Copy each line with the word "objects" in it.

━━━━━━

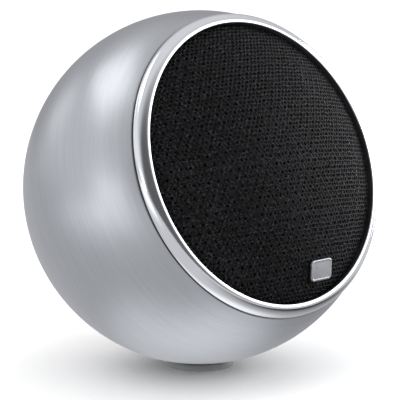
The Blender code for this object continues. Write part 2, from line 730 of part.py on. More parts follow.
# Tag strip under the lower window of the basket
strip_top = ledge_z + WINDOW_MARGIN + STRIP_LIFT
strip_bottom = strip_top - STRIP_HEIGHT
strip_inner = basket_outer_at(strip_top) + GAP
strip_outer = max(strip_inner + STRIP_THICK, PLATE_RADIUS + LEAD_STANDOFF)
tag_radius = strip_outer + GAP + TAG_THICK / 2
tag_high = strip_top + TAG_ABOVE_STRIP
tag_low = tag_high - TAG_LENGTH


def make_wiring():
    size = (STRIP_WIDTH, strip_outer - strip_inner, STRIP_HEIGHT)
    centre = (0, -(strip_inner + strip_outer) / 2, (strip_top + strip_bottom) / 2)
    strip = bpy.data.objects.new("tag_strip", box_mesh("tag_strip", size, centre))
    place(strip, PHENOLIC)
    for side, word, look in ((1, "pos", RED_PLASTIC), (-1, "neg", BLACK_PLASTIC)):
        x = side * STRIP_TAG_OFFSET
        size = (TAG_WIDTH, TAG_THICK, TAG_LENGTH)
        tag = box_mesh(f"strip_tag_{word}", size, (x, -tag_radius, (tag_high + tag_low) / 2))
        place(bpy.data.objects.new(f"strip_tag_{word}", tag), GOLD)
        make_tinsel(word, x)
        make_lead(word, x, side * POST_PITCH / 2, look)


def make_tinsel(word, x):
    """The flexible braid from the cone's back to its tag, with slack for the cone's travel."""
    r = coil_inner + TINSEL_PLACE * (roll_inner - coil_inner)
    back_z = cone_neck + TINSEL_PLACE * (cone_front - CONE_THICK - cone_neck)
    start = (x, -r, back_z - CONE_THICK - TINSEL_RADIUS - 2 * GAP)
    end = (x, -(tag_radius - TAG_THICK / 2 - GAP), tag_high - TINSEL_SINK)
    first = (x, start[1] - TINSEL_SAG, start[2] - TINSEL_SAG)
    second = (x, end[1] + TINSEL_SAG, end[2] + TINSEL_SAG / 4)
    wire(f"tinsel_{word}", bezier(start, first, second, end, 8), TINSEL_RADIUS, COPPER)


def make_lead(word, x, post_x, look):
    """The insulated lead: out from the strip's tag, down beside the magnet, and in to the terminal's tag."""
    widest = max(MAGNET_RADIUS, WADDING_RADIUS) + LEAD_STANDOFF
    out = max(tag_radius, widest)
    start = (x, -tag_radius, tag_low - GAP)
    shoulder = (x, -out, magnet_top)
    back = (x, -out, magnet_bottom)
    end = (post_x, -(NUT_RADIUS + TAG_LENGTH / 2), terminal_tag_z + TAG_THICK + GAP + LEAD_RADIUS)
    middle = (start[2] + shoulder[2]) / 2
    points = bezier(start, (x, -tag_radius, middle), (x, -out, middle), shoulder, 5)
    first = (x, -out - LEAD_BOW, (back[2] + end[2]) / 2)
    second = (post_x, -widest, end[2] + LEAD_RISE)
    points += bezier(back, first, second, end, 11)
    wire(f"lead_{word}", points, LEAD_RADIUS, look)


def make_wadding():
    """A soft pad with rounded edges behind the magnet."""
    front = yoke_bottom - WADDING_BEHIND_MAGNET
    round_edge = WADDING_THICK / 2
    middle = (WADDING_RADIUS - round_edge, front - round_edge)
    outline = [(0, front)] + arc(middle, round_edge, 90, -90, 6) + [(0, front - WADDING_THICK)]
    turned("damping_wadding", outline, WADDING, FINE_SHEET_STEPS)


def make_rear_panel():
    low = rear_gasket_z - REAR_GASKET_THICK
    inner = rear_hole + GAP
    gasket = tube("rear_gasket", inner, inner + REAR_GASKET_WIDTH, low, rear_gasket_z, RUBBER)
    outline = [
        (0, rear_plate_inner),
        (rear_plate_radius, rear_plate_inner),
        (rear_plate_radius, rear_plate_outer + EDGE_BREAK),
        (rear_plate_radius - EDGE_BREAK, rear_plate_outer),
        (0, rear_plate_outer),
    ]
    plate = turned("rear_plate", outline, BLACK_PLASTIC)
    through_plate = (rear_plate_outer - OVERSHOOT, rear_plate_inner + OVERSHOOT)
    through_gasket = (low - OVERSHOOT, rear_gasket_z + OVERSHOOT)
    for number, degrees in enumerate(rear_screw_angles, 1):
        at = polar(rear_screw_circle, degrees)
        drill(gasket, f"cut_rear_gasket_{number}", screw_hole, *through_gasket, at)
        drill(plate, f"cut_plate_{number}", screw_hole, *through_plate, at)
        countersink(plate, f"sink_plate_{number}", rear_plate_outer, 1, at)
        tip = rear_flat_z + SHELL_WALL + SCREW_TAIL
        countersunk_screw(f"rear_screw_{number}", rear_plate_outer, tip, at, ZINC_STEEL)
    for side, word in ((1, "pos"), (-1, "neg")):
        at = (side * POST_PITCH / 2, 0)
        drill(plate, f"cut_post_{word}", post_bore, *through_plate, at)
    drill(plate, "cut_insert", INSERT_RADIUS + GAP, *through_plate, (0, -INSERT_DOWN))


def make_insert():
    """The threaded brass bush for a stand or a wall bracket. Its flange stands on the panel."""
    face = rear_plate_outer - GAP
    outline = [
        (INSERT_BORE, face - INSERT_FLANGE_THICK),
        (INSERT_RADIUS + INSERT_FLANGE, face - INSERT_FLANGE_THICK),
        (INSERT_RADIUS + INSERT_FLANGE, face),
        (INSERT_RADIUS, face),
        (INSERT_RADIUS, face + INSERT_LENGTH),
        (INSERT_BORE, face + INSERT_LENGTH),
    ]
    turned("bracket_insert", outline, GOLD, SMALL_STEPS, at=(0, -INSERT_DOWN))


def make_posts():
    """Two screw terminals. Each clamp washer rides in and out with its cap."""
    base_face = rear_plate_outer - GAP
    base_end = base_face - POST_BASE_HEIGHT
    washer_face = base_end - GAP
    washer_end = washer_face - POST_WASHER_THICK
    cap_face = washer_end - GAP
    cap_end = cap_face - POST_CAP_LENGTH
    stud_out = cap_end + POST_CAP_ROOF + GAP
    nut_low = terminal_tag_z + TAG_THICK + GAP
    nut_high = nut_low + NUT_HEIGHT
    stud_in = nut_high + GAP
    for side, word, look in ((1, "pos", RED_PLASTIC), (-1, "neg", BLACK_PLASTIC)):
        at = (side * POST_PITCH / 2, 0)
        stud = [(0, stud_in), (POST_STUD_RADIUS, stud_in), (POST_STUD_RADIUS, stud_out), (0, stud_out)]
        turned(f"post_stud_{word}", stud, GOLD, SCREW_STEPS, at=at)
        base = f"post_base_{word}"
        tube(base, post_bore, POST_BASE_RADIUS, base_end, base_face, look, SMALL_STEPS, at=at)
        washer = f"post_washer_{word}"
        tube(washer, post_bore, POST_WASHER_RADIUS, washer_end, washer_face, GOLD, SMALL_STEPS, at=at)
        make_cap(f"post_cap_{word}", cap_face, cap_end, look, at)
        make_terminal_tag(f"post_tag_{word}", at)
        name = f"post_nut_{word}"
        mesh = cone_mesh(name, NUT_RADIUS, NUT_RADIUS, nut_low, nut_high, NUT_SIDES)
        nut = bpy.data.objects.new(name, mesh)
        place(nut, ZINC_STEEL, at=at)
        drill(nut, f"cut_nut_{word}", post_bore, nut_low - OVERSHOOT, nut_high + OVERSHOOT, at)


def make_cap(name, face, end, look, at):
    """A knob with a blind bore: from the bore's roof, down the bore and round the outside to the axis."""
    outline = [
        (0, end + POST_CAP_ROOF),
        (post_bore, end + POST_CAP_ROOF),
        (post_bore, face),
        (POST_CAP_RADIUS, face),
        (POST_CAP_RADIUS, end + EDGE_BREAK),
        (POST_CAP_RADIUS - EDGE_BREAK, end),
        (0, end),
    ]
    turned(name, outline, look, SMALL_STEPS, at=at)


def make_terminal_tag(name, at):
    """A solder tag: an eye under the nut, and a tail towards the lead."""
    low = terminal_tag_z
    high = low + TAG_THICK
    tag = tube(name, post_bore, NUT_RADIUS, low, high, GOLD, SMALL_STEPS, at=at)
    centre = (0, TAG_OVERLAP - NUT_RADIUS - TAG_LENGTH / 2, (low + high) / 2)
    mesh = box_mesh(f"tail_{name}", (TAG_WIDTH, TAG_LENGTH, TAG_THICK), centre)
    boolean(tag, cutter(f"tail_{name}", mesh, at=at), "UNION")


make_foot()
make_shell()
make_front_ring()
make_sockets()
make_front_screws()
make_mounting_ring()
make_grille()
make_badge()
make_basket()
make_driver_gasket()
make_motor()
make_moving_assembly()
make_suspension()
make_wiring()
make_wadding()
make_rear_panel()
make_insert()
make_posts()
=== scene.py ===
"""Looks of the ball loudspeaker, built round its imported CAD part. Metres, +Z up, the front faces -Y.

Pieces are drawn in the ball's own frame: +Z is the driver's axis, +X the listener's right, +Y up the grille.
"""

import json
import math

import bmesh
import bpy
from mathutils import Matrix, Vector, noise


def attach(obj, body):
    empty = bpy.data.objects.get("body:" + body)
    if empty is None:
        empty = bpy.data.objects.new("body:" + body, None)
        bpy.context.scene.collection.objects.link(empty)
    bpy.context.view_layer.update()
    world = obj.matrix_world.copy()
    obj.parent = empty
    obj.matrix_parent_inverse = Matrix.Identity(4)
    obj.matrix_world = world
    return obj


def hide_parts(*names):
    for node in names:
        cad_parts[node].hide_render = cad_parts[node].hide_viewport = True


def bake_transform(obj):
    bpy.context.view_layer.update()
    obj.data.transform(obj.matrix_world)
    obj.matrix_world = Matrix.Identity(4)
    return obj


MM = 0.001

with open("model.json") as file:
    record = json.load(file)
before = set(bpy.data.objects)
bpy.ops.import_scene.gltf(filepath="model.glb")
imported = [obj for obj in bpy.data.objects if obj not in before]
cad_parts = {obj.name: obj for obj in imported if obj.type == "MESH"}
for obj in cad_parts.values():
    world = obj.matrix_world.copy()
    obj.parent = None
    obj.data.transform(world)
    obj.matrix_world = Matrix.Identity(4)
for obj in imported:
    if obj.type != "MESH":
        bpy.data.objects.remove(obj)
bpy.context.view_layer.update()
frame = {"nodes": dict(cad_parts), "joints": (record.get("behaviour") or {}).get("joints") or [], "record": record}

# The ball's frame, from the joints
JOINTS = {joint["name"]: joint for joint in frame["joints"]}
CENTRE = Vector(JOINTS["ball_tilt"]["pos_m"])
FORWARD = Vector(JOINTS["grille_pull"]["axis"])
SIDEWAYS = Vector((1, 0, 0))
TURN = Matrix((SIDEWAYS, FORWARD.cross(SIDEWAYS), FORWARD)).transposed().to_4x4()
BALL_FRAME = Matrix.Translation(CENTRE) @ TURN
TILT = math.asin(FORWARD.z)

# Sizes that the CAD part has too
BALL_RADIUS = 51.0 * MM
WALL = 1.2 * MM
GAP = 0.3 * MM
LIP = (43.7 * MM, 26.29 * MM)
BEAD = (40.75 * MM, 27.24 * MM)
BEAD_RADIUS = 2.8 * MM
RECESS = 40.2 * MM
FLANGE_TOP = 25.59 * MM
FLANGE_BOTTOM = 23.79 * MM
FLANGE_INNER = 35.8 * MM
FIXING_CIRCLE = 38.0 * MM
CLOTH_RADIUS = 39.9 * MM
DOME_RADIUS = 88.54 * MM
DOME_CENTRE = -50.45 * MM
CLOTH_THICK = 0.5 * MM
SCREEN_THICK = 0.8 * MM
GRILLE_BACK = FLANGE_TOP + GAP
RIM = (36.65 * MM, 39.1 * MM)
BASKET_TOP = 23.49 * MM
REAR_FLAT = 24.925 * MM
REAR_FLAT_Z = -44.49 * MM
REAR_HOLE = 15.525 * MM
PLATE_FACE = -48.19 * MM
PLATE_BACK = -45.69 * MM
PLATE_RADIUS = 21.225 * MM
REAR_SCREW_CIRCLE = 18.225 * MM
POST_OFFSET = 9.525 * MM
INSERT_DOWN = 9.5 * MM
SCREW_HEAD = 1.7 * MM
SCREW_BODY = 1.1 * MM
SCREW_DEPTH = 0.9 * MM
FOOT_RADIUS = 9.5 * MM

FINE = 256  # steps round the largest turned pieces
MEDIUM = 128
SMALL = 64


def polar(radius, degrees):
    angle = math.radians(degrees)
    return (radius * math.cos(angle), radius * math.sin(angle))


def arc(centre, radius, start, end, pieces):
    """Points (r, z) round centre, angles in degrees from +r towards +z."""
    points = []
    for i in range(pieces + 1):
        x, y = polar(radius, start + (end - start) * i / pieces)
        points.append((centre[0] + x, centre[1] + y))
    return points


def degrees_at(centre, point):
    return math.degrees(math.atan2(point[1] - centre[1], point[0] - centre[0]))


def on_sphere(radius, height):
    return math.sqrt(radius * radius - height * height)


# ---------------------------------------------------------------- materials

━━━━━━

RESULT BELOW:
    strip = bpy.data.objects.new("tag_strip", box_mesh("tag_strip", size, centre))
        place(bpy.data.objects.new(f"strip_tag_{word}", tag), GOLD)
        nut = bpy.data.objects.new(name, mesh)
    empty = bpy.data.objects.get("body:" + body)
        empty = bpy.data.objects.new("body:" + body, None)
        bpy.context.scene.collection.objects.link(empty)
before = set(bpy.data.objects)
imported = [obj for obj in bpy.data.objects if obj not in before]
        bpy.data.objects.remove(obj)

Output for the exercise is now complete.